The initial set up is really fun and something plenty of jaded married couples will relate to. With their sex life suffering grievously, thanks to kids, gruelling work schedules and the like, the Fosters really do seem on the slippery slope to a major marital malaise. Some of the other factors add to the credibility – Claire has lost faith in Phil’s ability to ever be “in the driver’s seat” in any aspect of their lives, while he feels that she is overly controlling. (Familiar, anyone??)

Carrell and Fey (best known for the TV series 30 Rock) both have impeccable comedic timing and work exceptionally well together. The rest of the cast add just the right balance to the fun – Taraji P Henson as one of the few straight cops, William Fichtner plays the sleazy District Attorney, James Franco has a terrific bit part as a hippy-cum-crim blackmailer, Mark Ruffalo is wasted in a tiny role whilst Mark Wahlberg almost steals the show as Holbrooke, seen mostly without a shirt, buffed, sexy and implacable - a great foil for the manic Fosters who keep pounding on his door pleading for help.

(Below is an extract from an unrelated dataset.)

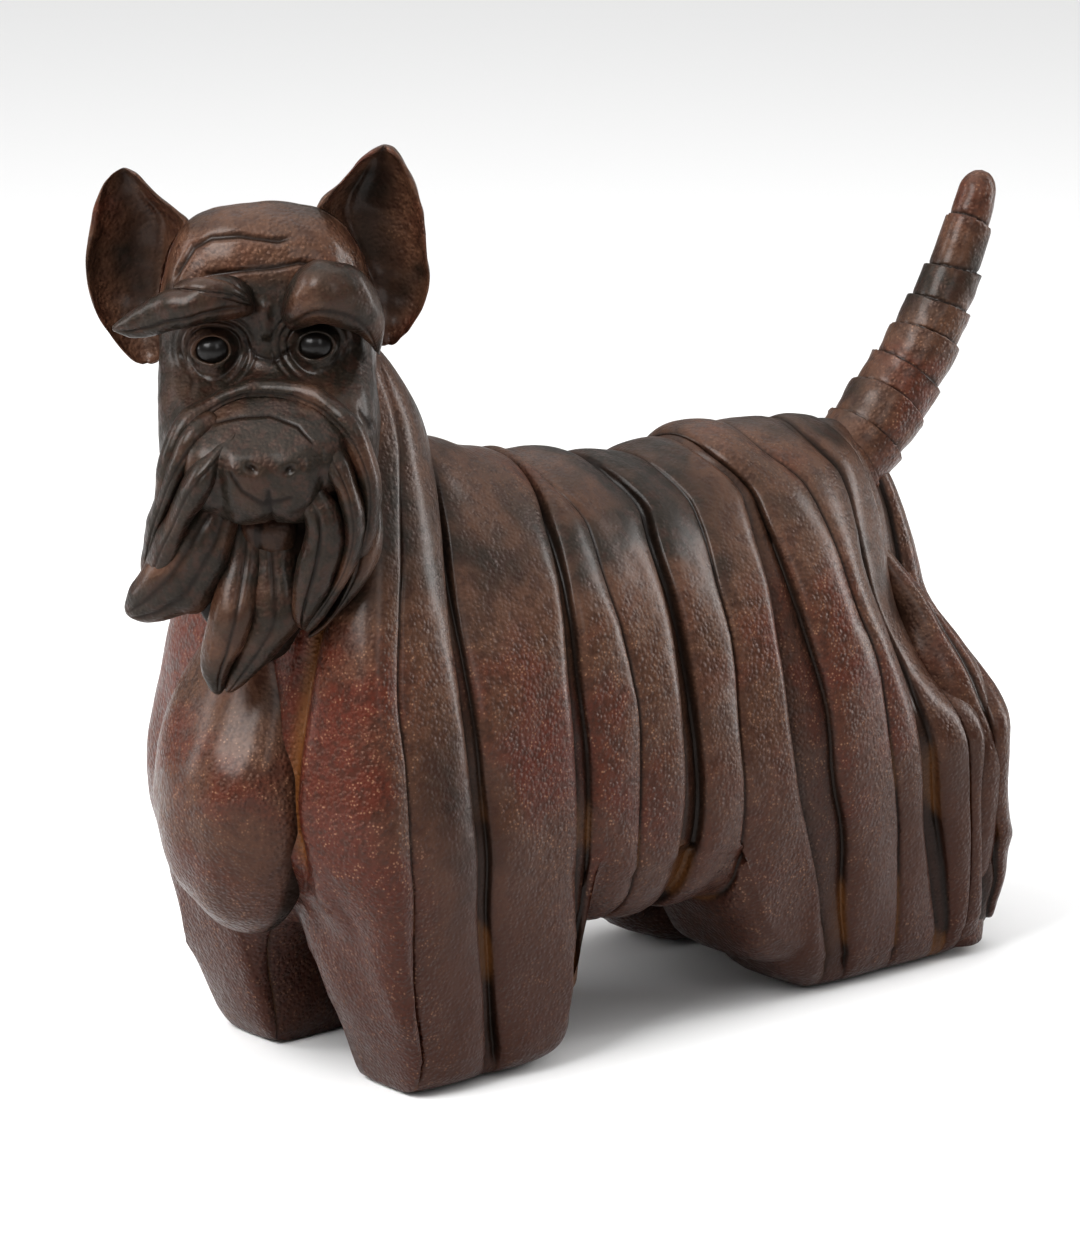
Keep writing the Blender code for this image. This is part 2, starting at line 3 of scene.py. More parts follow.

I’ve never been a big rap for car chase scenes but there is one in here that almost seems new and fresh – I’ve never seen it done like this before and I really fell about laughing. (Perhaps I just have a warped sense of humour, but I heard a lot of laughter from other critics at the preview I attended.)

Once the Fosters’ night turns to one of high action, very little is believable (who in hell can get about the way Fey does in her high heels?). But who cares? I really liked the characters, and cared what happened to them and what a nice surprise to get delivered some serious entertainment in a modern comedy!